Note: The default launcher for parallel jobs is based in joblib.

relezoo-run --multirun context.seed=123,456,789

This will create three different jobs, each with their corresponding seed, the jobs will run in parallel up to the default concurrency level (2). You can modify this by specifying the launcher property:

relezoo-run --multirun context.seed=123,456,789,147,258 hydra/launcher.n_jobs=-1

This will create five jobs, and because of the property hydra/launcher.n_jobs=-1, all of them will run in parallel.

You can mix jobs in parallel with parallel environments, but be careful, this can spawn a significant amount of processes in your system. For example, 5 jobs running in parallel, each of them using 10 parallel environments will immediately result in 50 processes for your system.

Changing the Logging Mechanism

If you want to use wandb for example, you can change the property in the run command. However you should also provide additional properties to initialize it properly. For example:

relezoo-run logger=wandb logger.project=ReleZoo logger.name=my-experiment-name

This way you will tell to which project you want to submit the metrics and the corresponding experiment name.

Combining Parallel Jobs with Wandb

Depending on the library versions, there might be some issues when mixing Joblib and Wandb that might prevent you from running parallel experiments with this logging mechanism. If you encounter an error like: ValueError: cannot find context for 'loky' chances are you have this problem. You can check this issue for more details. You can bypass it by specifying the environment variable WANDB_START_METHOD="thread" or running the command like this:

WANDB_START_METHOD="thread" relezoo-run --multirun context.sedd=123,456,789

Running Hyperparameter tuning

ReleZoo relies on hydra for configuration composition, launcher and sweeping. As for sweeping, ReleZoo uses Ax for hyper parameter exploration. However, because each algorithm have different parameters, there must exist a configuration per algorithm.
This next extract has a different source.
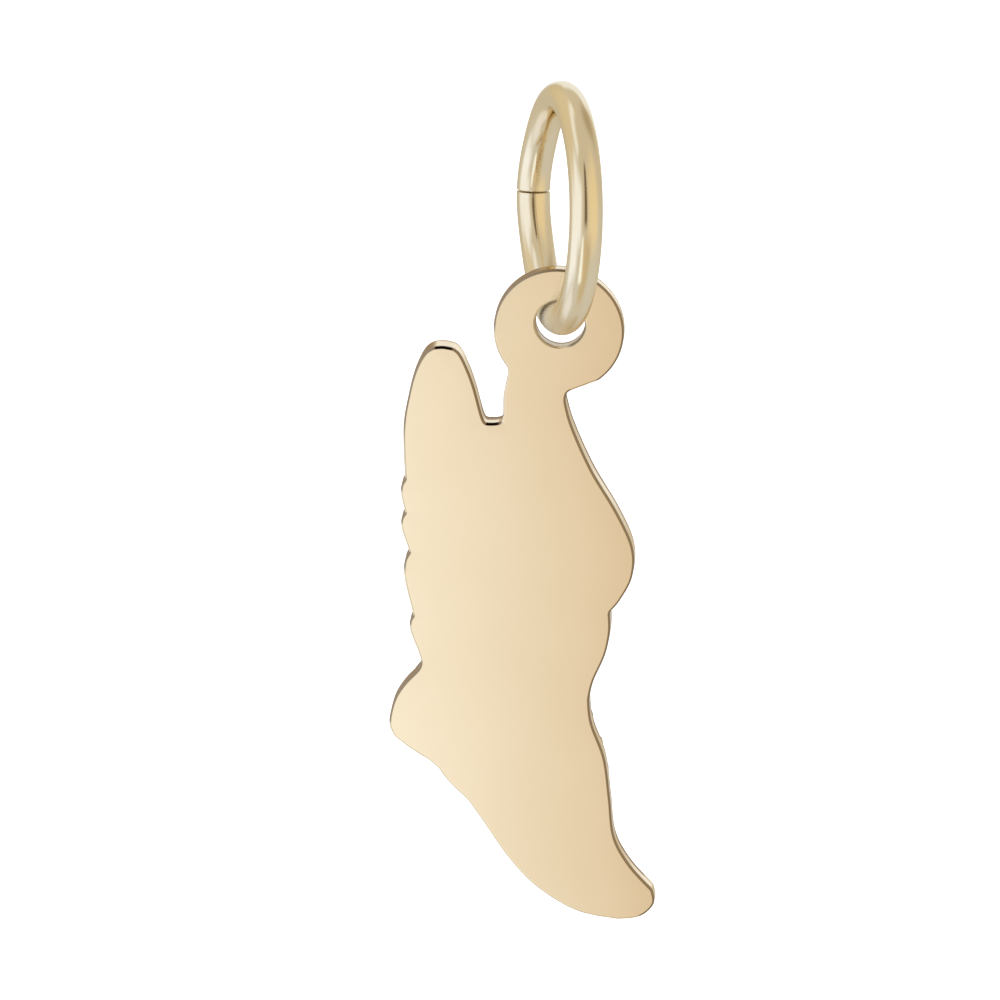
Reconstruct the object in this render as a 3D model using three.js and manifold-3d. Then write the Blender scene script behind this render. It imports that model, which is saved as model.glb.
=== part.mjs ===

You can invoke them like this:

relezoo-run --multirun hydra/sweeper=ax-reinforce hydra.launcher.n_jobs=-1

Note that no other parameter is specified, this is because the default algorithm is REINFORCE. If a different algorithm were to be used, the proper parameters should be modified, for example:

relezoo-run --multirun hydra/sweeper=ax-xentropy hydra.launcher.n_jobs=-1 algorithm-xentropy-discrete

Running in Headless Mode

Rendering the evaluation rollouts is optional and is disabled by default. This is controlled with the property context.render. If you don’t care about rendering, then there is no change needed for running in headless mode, i.e., on a remote server. However, if you want/need to run on a remote server and need to render the rollouts, you can do the following:

Install xvfb package. For example: sudo apt install -y xvfb libglu1-mesa libglu1-mesa-dev
Run the command creating a virtual display:

xvfb-run -a -s "-screen 0 1400x900x24" relezoo-run

Checkpoints

By default, ReleZoo will generate checkpoints under the ./checkpoints directory in the output folder. Checkpoints are generated for completed runs or if at any point during the run you press CTRL + C to cancel the run. You can find the checkpoints for example under ./output/ReleZoo/RUN_DATE/checkpoints/.

You can modify the location where checkpoints are saved with the context.checkpoints parameter.

Resuming work

You can resume training work from a given checkpoint. You just need to run the command like this:

relezoo-run context.mode=resume \
context.resume_from=/path/to/checkpoints/ \
context.start_at_step=100

Notice the change of context.mode=resume, this signals the tool to resume work from a certain pre-trained model. Furthermore, you need to provide the path from where to read the checkpoints. This is different from the context.checkpoints parameter since the later is meant to store the current checkpoints. Finally, the optional parameter context.start_at_step is just a way to signal the tool that you are resuming from a particular iteration number. This is useful for when you manually cancel a run at a certain iteration and want to resume again.